I began my artistic endeavours in 1977 through photography, when I used the camera as a tool to explore Hull, a new reality for me. Although this is not strictly true, as I wrote poetry and short science fiction stories before that, including a play when still a school, which won a national award.
I think of myself as a visual artist, a practitioner of oil painting, photography, painting and photography installations.

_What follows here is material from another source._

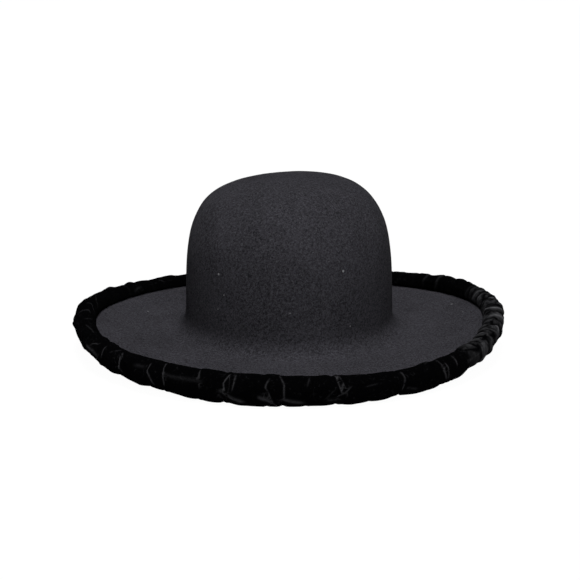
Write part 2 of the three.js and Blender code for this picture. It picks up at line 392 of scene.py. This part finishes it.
class HatRollSizes(bpy.types.PropertyGroup):
    width: length_setting("Width", "Width of the velvet roll", 0.018)
    height: length_setting("Height", "Height of the velvet roll", 0.023)
    felt_inside: length_setting("Felt inside", "How far the brim reaches into the roll", 0.010)
    seam_gap: length_setting("Seam gap", "Between the felt and the velvet", 0.00035)
    gather_pitch: length_setting("Gather pitch", "About how far apart the gathers stand", 0.020)
    gather_depth: length_setting("Gather depth", "How deep the sharpest gather cuts in", 0.0016)
    spare_cloth: bpy.props.FloatProperty(
        name="Spare cloth",
        description="How much longer the velvet is than the roll, as a share",
        default=0.12,
    )
    most_puff: length_setting("Most puff", "How far the simulation may move the velvet", 0.002)
    crease_width: length_setting("Crease width", "Width of a pressed crease", 0.0015)
    crease_depth: length_setting("Crease depth", "Depth of a pressed crease", 0.0012)
    # Where the painted sheen of the laid-over pile starts and ends round the hat.
    nap_sheen_from: angle_setting("Nap sheen from", "Where the laid-over pile starts", -42)
    nap_sheen_to: angle_setting("Nap sheen to", "Where the laid-over pile ends", 20)
    pile_size: length_setting("Pile size", "Spacing of the velvet's tufts", 0.0009)
    colour: colour_setting("Colour", "The velvet's own colour", (0.0008, 0.0008, 0.001))
    # The colour that the painted sheen, the glints' painted highlights and the pile's pale wisps blend
    # towards.
    sheen_and_wisp_colour: colour_setting("Sheen and wisp colour", "Where its pile lies over", (0.12, 0.12, 0.128))


class HatStageSizes(bpy.types.PropertyGroup):
    camera_distance: length_setting("Camera distance", "From the camera to its aim", 1.4)
    camera_elevation: angle_setting("Camera elevation", "Above the horizon", 12.9)
    camera_aim: bpy.props.FloatVectorProperty(
        name="Camera aim",
        description="The point that the camera looks at",
        default=(0.00066, 0.0, 0.044),
        size=3,
        subtype="XYZ_LENGTH",
    )
    lens_mm: bpy.props.FloatProperty(
        name="Lens", description="Focal length in millimetres", default=104.7
    )


def ramp(value):
    """The value, kept between 0 and 1."""
    return min(1, max(0, value))


def turn_between(start, end):
    """How far one angle lies past another, from half a turn behind it to half a turn ahead."""
    return (end - start + math.pi) % TURN - math.pi


def spline(values, share):
    """The value of a closed Catmull-Rom curve through the values, at a share of the way round."""
    place = (share % 1.0) * len(values)
    i = math.floor(place)
    t = place - i
    a, b, c, d = (values[(i + k) % len(values)] for k in (-1, 0, 1, 2))
    return b + 0.5 * t * (c - a + t * (2 * a - 5 * b + 4 * c - d + t * (3 * (b - c) + d - a)))


def edge_at(angle):
    """The rise, roll, lift and gather shares of the brim's edge at an angle round the hat."""
    return [spline(column, angle / TURN) for column in zip(*EDGE)]


class FeltForm:
    """The felt's outer face as formulas. `along` runs from 0 at the crown's top to 1 where the bend
    starts, to 2 where the brim starts and to 3 at the brim's cut edge."""

    def __init__(self, felt):
        self.felt = felt
        self.half_width = felt.head_width / 2 + felt.thickness
        self.half_length = felt.head_length / 2 + felt.thickness
        self.edge_radius = (self.half_width + self.half_length) / 2 + felt.brim_width
        self.dents = []
        for angle, height, depth, reach in DENTS:
            at = self.dome_point(height, math.radians(angle))
            self.dents.append((at, depth * felt.dent_depth, reach * felt.dent_reach))

    def oval_point(self, angle, size, out, z):
        right, back = math.cos(angle), math.sin(angle)
        normal = Vector((right / self.half_width, back / self.half_length)).normalized()
        x = self.half_width * size * right + out * normal.x
        y = self.half_length * size * back + out * normal.y
        return Vector((x, y, z))

    def dome_point(self, height, angle):
        felt = self.felt
        size = (1 - height**DOME_RISE) ** (1 / DOME_SPREAD)
        z = felt.bend_radius + (felt.crown_height - felt.bend_radius) * height
        point = self.oval_point(angle, size, 0, z)
        point.z += math.tan(felt.crown_tilt) * point.x * height**TILT_START
        return point

    def crown_point(self, height, angle):
        point = self.dome_point(height, angle)
        inward = Vector((-point.x, -point.y, 0)).normalized()
        push = sum(
            depth * math.exp(-(((point - at).length / reach) ** 2)) for at, depth, reach in self.dents
        )
        return point + inward * push

    def point(self, along, angle):
        felt = self.felt
        if along < 1:
            turn = math.pi / 2 * along**ROW_CROWDING
            return self.crown_point(math.cos(turn) ** (2 / DOME_RISE), angle)
        if along < 2:
            turn = (along - 1) * math.pi / 2
            out = felt.bend_radius * (1 - math.cos(turn))
            return self.oval_point(angle, 1, out, felt.bend_radius * (1 - math.sin(turn)))
        share = along - 2
        out = felt.bend_radius + (felt.brim_width - felt.bend_radius) * share
        return self.oval_point(angle, 1, out, edge_at(angle)[0] * felt.edge_rise * share**CURL)

    def edge_frame(self, angle):
        """The brim's cut edge at an angle, its direction outward and its normal upward."""
        step = 1e-3
        edge = self.point(3, angle)
        outward = (edge - self.point(3 - step, angle)).normalized()
        along = self.point(3, angle + step) - self.point(3, angle - step)
        return edge, outward, outward.cross(along).normalized()


def place_in_frame(form):
    """How far the formulas' own frame lies from the CAD frame, so that both felts' boxes match."""
    low, high = FELT_BOX
    ring = [form.point(3, TURN * i / AROUND) for i in range(AROUND)]
    middle_x = (max(p.x for p in ring) + min(p.x for p in ring)) / 2
    middle_y = (max(p.y for p in ring) + min(p.y for p in ring)) / 2
    top = max(form.point(CROWN_CAP, TURN * i / AROUND).z for i in range(AROUND))
    return Vector(((low.x + high.x) / 2 - middle_x, (low.y + high.y) / 2 - middle_y, high.z - top))


def start_piece(name):
    """The primitive that was just added, named and alone in the selection."""
    piece = bpy.context.object
    piece.name = name
    piece.data.name = name
    return piece


def apply_modifier(piece, kind, **values):
    modifier = piece.modifiers.new(kind.title(), kind)
    for key, value in values.items():
        setattr(modifier, key, value)
    bpy.ops.object.modifier_apply(modifier=modifier.name)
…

I originally trained as an architect, in Hull and in Valparaíso. This background has raised a few eyebrows in the British bespoke Fine Arts education system. Chile did not have a tradition of Fine Arts schools at university level during the sixties and seventies, although there were private academies, so that an architectural education was also an entry point for artists, designers and film makers. This was a marvellous beginning for an artist, as I finally went into practising the visual arts with my eyes wide open and looking intensely to the outside world.
I grew up in an environment were known Chilean and Cuban painters, photographers and film makers were usual visitors to my family home. The smell of turpentine from those years is still lingering in my nose. This also instilled a respect and, to a great extent, fear to painting, in particular to oil painting, fear to failure. This attitude was reinforced after my visit in 1969, in Santiago of Chile, to New York MOMA’s touring exhibition “From Cézanne to Miró”, when I first saw in the flesh some of the great works of the first part of 20th century painting.
During one night in the early 90s that I fully went into oils after drinking nearly a full bottle of red wine, the remains of this fear scattered all around me.